One-Page Troubleshooting Script You Can Save
Here’s a compact script you can run next time the pairing swirl stalls:
- Side by side, chargers connected, 60% battery or more.
- Turn Bluetooth and Wi-Fi off/on on iPhone; Airplane Mode off on both.
- Restart iPhone; force restart the watch.
- Start pairing; if the camera stalls, pick manual pairing and enter the code.
- Still stuck? Update iOS, try again on a plain Wi-Fi network.
- Unpair in the Watch app to clear the lock and create a backup; pair again.
- As a last step, erase on the watch, then pair with the same Apple ID.

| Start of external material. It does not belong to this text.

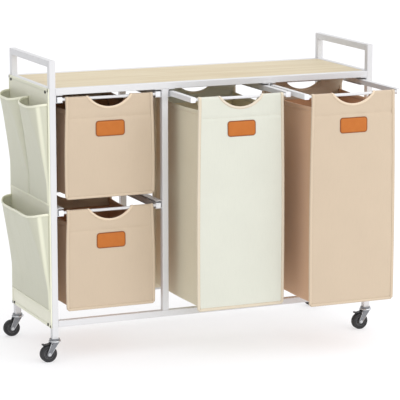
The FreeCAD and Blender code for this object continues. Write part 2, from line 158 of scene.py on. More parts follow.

What To Do Before A Repair Visit
If pairing still fails after the steps above, collect a short log. Note the iPhone model and iOS version, the watch model and watchOS version, where pairing stops, and any error text. Bring both devices, both chargers, and a known home network password. Leave cases at home. Turn off VPN and any device-management profiles until the visit ends. This prep helps a technician reproduce the stall and finish the link in one pass.
With the right checks, iPhone won’t pair with watch becomes a short-lived headache. Match versions, clear locks, reset the right way, and the pairing swirl finally lands.